In the first case, God creates the world much like we might create a virtual world on a computer - by assembling the elements of his layer of existence to form the world. This layer may consist solely of God's thoughts, for example - there is no need to assume a dichotomy between God and other things existing in the underlying reality. It would be inaccurate and misleading, then, to say that the created world is truly Created (ex nihilo) - rather, it is merely Assembled. Any difference in the virtual world created by us must correspond to a real difference in the underlying computer hardware; in the same way, any difference in Creation must correspond to a real difference in the underlying Real layer of existence. The "created" world is not really created; it is more like a distorted, partial reflection of the underlying layer's reality. This god, then, does not provide an underlying explanation to why things in Creation are the way they are, since any difference in Creation reflects a difference in God's-own-level, so the problem is not simplified. Worse, assuming that this layer contains more than Creation (i.e. requiring more information to describe it), we have merely complicated the problem instead of reducing it to a simpler one (and hence explaining it). Such an assumption is necessary if the Real layer is to meaningfully include God in addition to Creation, except in Pantheistic conceptions. We are thus led to the conclusion that it isn't possible for something that is worthy of being called God - providing ultimate answers - to exist.

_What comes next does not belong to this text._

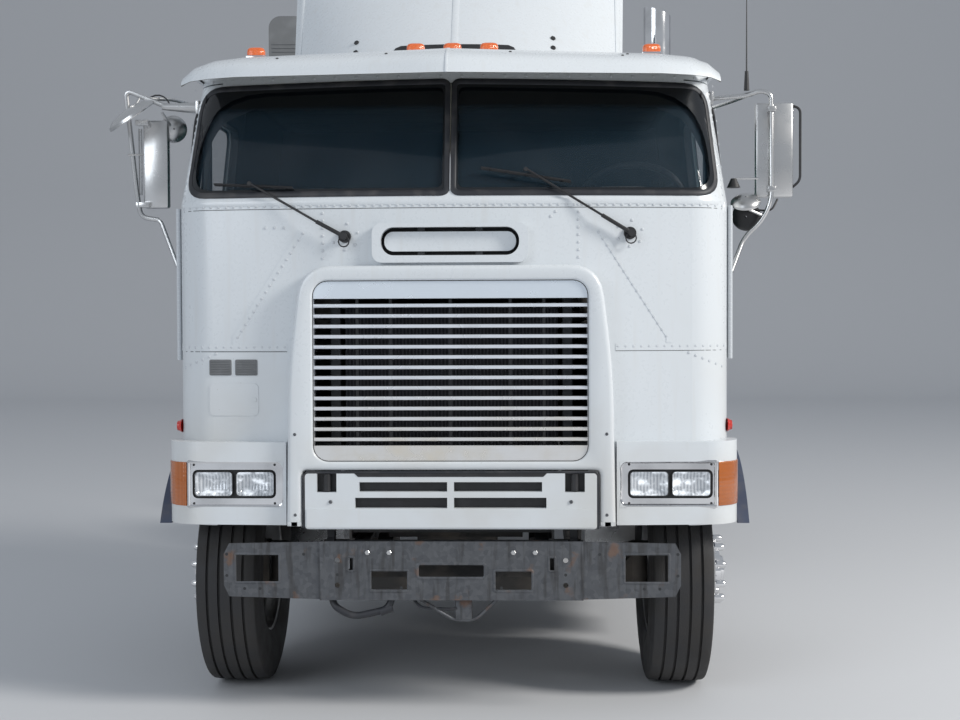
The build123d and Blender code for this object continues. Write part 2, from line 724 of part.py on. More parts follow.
def tie_rod():
    d, z = FRONT_AXLE + ARM, TYRE_R - TIE_ROD_DROP
    bar = across(-KINGPIN_X, KINGPIN_X, d, z, 16)
    ends = pair(from_top(Pos(KINGPIN_X, d) * Circle(20), z - 18, z + 25))
    pins = pair(from_top(Pos(KINGPIN_X, d) * Circle(12), z, z + 75))
    return bar + ends + pins


# Wheels, built from many-sided rings with a flat at the bottom, so that a wheel stands where it is put

def spool(plane, rings, sides):
    """A many-sided round body with flat faces, through rings of (offset along the axis, radius)."""
    turn = 2 * pi / sides
    loops = []
    for offset, r in rings:
        reach = r / cos(turn / 2)
        flat = [(reach * cos(turn * (k + 0.5)), reach * sin(turn * (k + 0.5))) for k in range(sides)]
        loops.append([plane.from_local_coords((u, v, offset)) for u, v in flat])
    faces = [outline(*loops[0]).face(), outline(*loops[-1]).face()]
    for a, b in zip(loops, loops[1:]):
        faces += [outline(a[k - 1], a[k], b[k], b[k - 1]).face() for k in range(sides)]
    return Solid(Shell(faces))


def axle_plane(x, d):
    return Plane(origin=(x, at(d), TYRE_R), x_dir=(0, 1, 0), z_dir=(1, 0, 0))


def tyre(x, d):
    half = TYRE_W / 2
    plane = axle_plane(x, d)
    outer = [(-half, 410), (-122, 488), (-104, TYRE_R), (104, TYRE_R), (122, 488), (half, 410)]
    inner = [(-half, 352), (-106, RIM_R), (106, RIM_R), (half, 352)]
    return spool(plane, outer, TYRE_SIDES) - spool(plane, inner, RIM_SIDES)


def barrel(x, d):
    """The rim that the tyre sits on."""
    plane = axle_plane(x, d)
    outer = [(-118, 306), (-106, RIM_R), (106, RIM_R), (118, 306)]
    inner = [(-118, 296), (-92, 266), (92, 266), (118, 296)]
    return spool(plane, outer, RIM_SIDES) - spool(plane, inner, RIM_SIDES)


def disc(x, d, seat, root):
    """Dished disc, from the mounting face at seat to the barrel at root."""
    plane = axle_plane(x, d)
    way = DISC_THICK if seat > root else -DISC_THICK
    plate = spool(plane, [(seat, 188), (seat + way, 188)], DISC_SIDES)
    bowl = spool(plane, [(root, 274), (seat, 186)], DISC_SIDES)
    hollow = spool(plane, [(root - way, 274), (seat - way, 186)], DISC_SIDES)
    return bowl - hollow + plate


def hand_holes(x, d):
    tools = []
    for n in range(WHEEL_HOLES):
        turn = 2 * pi * (n + 0.5) / WHEEL_HOLES
        y, z = d + HAND_HOLES_R * sin(turn), TYRE_R + HAND_HOLES_R * cos(turn)
        tools.append(rod((x - 200, y, z), (x + 200, y, z), 26, 6))
    return tools


def nuts(x0, x1, d):
    bars = []
    for n in range(WHEEL_HOLES):
        turn = 2 * pi * n / WHEEL_HOLES
        y, z = d + STUD_CIRCLE_R * sin(turn), TYRE_R + STUD_CIRCLE_R * cos(turn)
        bars.append(rod((x0, y, z), (x1, y, z), 19, 6))
    return bars


def front_wheel():
    x, d = STEER_TRACK, FRONT_AXLE
    plane = axle_plane(x, d)
    hub = spool(plane, [(-60, 90), (60, 112), (161, 112), (210, 88)], HUB_SIDES)
    cap = spool(plane, [(205, 88), (215, 62), (237, 56)], HUB_SIDES)
    bore = across(x - 80, x + 190, d, TYRE_R, 40.5)
    face = disc(x, d, 165, 95)
    for hole in hand_holes(x, d):
        face = face - hole
    return joined([barrel(x, d), face, hub, cap] + nuts(x + 155, x + 233, d)) - bore


def drive_wheels(d):
    """A pair of wheels bolted back to back, with the hub between them."""
    inner, outer = DUAL_CENTRES
    meet = (inner + outer) / 2
    plane = axle_plane(meet, d)
    hub = spool(plane, [(-250, 120), (-20, 130), (60, 130), (150, 112), (200, 86)], HUB_SIDES)
    bore = across(meet - 260, meet + 150, d, TYRE_R, 45)
    face = disc(outer, d, meet - outer + DISC_THICK, -60)
    for hole in hand_holes(outer, d):
        face = face - hole
    back = disc(inner, d, meet - inner - DISC_THICK, 60)
    solids = [barrel(inner, d), barrel(outer, d), back, face, hub] + nuts(meet - 10, meet + 60, d)
    return joined(solids) - bore


def build_cab():
    save("cab_front", cab_front())
    save("cab_side_left", cab_side())
    save("cab_side_right", other(cab_side()))
    save("cab_back", cab_back())
    save("cab_roof", cab_roof())
    save("cab_floor", cab_floor())
    save("engine_tunnel", engine_tunnel())
    save("windshield", windshield())
    save("grille_frame", grille_frame())
    save("grille", grille())
    save("valance", valance())
    save("corner_panels", corner_panels())
    save("headlamps", headlamps())
    save("turn_lamps", turn_lamps())
    save("visor", visor())
    save("roof_deflector", roof_deflector())
    save("marker_lamps", marker_lamps())
    save("wipers", wipers())
    save("arch_flares", arch_flares())
    save("dash", dash())
    save("seats", seats())
    save("bunk", bunk())
    save("steering_wheel", steering_wheel())


def build_doors():
    save("door_left", door())
    save("door_right", other(door()))
    save("door_glass_left", door_glass())
    save("door_glass_right", other(door_glass()))
    save("mirrors_left", mirrors_left())
    save("mirrors_right", mirrors_right())


def build_chassis():
    save("frame", frame())
    save("bumper_channel", bumper_channel())
    save("engine", engine())
    save("radiator", radiator())
    save("front_axle", front_axle())
    save("rear_bogie", rear_bogie())
    save("fuel_tanks", fuel_tanks())
    save("side_boxes", side_boxes())
    save("deck_plate", deck_plate())
    save("exhaust_stack", exhaust_stack())
    save("air_intake", air_intake())
    save("fifth_wheel_base", fifth_wheel_base())
    save("fifth_wheel", fifth_wheel())
    save("mudflaps", mudflaps())


def build_running_gear():
    save("knuckle_left", knuckle())
    save("knuckle_right", other(knuckle()))
    save("tie_rod", tie_rod())
    steer = front_wheel()
    steer_tyre = tyre(STEER_TRACK, FRONT_AXLE)
    save("front_wheel_left", steer)
    save("front_wheel_right", other(steer))
    save("front_tyre_left", steer_tyre)
    save("front_tyre_right", other(steer_tyre))
    for number, d in enumerate(DRIVE_AXLES, 1):
        wheels = drive_wheels(d)
        tyres = tyre(DUAL_CENTRES[0], d) + tyre(DUAL_CENTRES[1], d)
        save(f"drive_wheels_{number}_left", wheels)
        save(f"drive_wheels_{number}_right", other(wheels))
        save(f"drive_tyres_{number}_left", tyres)
        save(f"drive_tyres_{number}_right", other(tyres))


build_cab()
build_doors()
build_chassis()
build_running_gear()
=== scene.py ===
import json
from math import cos, hypot, pi, radians, sin, sqrt

import bmesh
import bpy
from mathutils import Matrix, Vector
from mathutils.bvhtree import BVHTree

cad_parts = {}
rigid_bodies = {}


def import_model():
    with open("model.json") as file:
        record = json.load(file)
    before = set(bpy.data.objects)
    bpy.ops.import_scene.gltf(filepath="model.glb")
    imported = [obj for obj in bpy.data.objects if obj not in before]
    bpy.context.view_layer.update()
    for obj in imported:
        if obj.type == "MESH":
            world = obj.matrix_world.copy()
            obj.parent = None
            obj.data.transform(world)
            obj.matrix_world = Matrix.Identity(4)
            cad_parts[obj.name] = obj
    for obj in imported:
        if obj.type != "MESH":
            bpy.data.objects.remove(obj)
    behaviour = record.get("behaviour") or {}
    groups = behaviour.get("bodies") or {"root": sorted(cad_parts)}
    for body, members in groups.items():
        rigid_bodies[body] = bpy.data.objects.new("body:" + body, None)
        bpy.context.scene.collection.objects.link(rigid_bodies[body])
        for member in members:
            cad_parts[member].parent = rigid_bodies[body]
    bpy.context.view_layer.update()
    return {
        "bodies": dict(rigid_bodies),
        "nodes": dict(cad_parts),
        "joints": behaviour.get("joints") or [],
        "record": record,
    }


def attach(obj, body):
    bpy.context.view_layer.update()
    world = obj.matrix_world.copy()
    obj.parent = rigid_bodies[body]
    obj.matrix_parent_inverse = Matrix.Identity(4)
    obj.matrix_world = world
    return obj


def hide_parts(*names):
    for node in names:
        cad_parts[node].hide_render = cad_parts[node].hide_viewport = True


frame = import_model()
NODES = frame["nodes"]

# Main sizes in metres. y runs to the rear, and d is measured back from the grille's front face.
FRONT = -3.21
AXLE_Z = 0.508
FRONT_AXLE_Y = FRONT + 0.73
STEER_X = 0.995
CAB_HALF = 1.185
ROOF_HALF = 1.12
NOSE = 0.045
ROOF_NOSE = 0.245
BELT = 2.17
EAVES = 2.76
ROOF = 2.82
BOW = 0.1
CORNER = 0.2
CAB_REAR = 2.33
CAB_FLOOR = 1.09
DOOR_GAP = 0.3055
SIDES = ((1, "left"), (-1, "right"))
# How deep a rivet's or bolt's head sits in what it is on
SUNK = 0.0002


# Shader maths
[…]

In the second case, God creates a Creation that is seperate from his layer's existence. In a sense, then, he merely extended the single Real layer of things. But then there are two options - it is possible that the properties of Creation are determined by the properties of the creating God, in which case they contain no new information and so God does not provide an explanation for why things are the way they are, as noted above. It is also possible that the properties of Creation are not determined by God, in which case they must arise randomly - but then God's qualities (the qualities of the first layer of Real things) does not explain the properties of Creation either. So in either option we are left with a God that does not provide an ultimate answer to why our world is the way it is.

The fundamental error of classical theology is the neglection of the fact that in order to create complex things one needs to have the information to create them in either the original, earlier, things or else have their complexity arise randomly. It isn't possible for a thing to both be the sufficient cause for complexity and be simple; for a simple thing to breed complexity randomness is needed as a source for more information, as the information is simply not there to be brought of the simple thing.

Modern physics embraces both avenues at once. Seen globally, quantum mechanics maintains a unitary evolution within which information is conserved, so that existence is just as simple (or complex) at any time (one naturally tends to assume least complexity, which is the vaccum state - nothingness). From a local prespective, however, observation appears random, creating more apparent information. Thus the properties of our world are explained by random-generation of information from a completely simple genesis, while at the same time recognizing that these are somewhat illusionary as the underlying reality is simple and the information needed to describe our world is merely a result of looking at reality from a tiny, finite, this-world prespective.

A Simple underlying reality cannot explain why our world is the way it is, while a Complex underlying reality does not do any explanation as the complexities are not abated. The resolution of this paradox is randomness, that creates information ex nihilo.

The take-home-message is that the only way to explain why our complex world is the way he is that it is arbitrary - it arises from randomness, there is no way for there to be an ultimate explanation for why things are the way they are.

References and Notes

  1. See the Argument from Contingency.